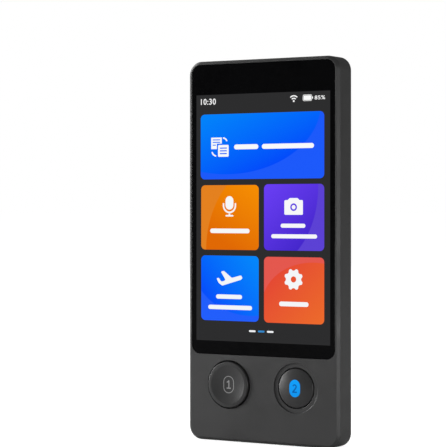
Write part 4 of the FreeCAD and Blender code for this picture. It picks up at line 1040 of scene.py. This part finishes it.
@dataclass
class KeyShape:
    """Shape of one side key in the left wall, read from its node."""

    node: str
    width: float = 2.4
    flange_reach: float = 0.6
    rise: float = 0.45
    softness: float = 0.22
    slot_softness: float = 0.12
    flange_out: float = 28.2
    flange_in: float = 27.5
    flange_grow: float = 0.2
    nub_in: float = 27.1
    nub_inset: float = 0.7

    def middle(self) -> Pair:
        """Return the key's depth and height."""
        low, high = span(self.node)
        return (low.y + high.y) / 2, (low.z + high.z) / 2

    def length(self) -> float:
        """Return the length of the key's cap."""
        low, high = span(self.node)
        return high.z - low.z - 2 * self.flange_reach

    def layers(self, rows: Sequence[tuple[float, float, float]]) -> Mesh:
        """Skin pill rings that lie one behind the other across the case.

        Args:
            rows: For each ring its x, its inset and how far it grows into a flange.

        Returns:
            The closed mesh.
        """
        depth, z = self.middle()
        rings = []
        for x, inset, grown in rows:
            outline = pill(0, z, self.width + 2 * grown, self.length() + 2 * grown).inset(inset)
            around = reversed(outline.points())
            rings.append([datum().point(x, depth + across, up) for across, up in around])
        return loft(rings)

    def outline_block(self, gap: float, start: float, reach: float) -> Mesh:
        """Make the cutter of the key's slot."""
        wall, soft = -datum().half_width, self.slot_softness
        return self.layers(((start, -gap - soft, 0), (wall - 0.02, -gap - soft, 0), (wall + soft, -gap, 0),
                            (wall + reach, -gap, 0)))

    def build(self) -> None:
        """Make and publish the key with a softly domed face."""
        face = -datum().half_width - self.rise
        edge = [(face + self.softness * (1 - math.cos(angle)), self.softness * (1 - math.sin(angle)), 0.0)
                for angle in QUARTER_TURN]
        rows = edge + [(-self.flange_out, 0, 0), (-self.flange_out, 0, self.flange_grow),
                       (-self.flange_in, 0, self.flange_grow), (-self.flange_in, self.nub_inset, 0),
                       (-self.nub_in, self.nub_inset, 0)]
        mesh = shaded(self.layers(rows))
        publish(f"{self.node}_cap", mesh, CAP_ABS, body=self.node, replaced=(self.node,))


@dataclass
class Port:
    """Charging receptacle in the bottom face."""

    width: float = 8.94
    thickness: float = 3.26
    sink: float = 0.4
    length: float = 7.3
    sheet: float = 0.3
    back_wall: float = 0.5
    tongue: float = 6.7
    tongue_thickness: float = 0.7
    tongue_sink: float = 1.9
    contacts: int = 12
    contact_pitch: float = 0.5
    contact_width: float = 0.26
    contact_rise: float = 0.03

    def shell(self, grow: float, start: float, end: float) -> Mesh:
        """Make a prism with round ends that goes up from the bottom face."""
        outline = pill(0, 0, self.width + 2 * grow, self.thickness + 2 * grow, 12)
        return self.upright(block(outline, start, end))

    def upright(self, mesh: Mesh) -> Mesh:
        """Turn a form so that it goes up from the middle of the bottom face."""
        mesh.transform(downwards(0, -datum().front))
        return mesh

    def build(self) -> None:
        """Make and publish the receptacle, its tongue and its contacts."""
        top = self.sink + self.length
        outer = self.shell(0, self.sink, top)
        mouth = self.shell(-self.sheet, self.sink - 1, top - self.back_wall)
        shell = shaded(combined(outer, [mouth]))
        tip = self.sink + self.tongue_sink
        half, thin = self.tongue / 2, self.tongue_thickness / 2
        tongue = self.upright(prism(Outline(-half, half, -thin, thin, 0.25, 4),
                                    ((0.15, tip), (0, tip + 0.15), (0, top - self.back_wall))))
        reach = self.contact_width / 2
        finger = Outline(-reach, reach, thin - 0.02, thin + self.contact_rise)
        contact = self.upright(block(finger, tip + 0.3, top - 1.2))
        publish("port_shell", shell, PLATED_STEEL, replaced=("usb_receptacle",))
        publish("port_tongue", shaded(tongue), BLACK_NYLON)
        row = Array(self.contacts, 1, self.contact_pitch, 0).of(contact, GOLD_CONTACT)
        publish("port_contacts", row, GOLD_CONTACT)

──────

▶ **YOUR INSTRUCTIONS**:
Quote exactly the lines running from the start of the listing above through the line where "return high.z - low.z" is found, and output no other lines.

▶ **REPLY TO THE EXERCISE**:
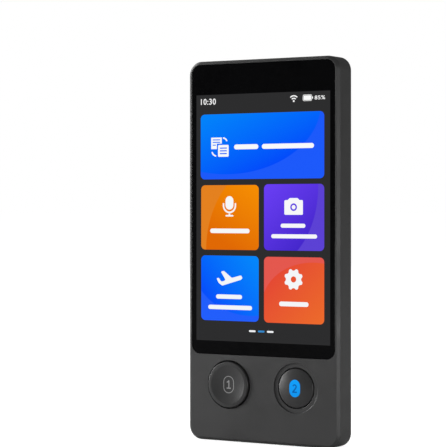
Write part 4 of the FreeCAD and Blender code for this picture. It picks up at line 1040 of scene.py. This part finishes it.
@dataclass
class KeyShape:
    """Shape of one side key in the left wall, read from its node."""

    node: str
    width: float = 2.4
    flange_reach: float = 0.6
    rise: float = 0.45
    softness: float = 0.22
    slot_softness: float = 0.12
    flange_out: float = 28.2
    flange_in: float = 27.5
    flange_grow: float = 0.2
    nub_in: float = 27.1
    nub_inset: float = 0.7

    def middle(self) -> Pair:
        """Return the key's depth and height."""
        low, high = span(self.node)
        return (low.y + high.y) / 2, (low.z + high.z) / 2

    def length(self) -> float:
        """Return the length of the key's cap."""
        low, high = span(self.node)
        return high.z - low.z - 2 * self.flange_reach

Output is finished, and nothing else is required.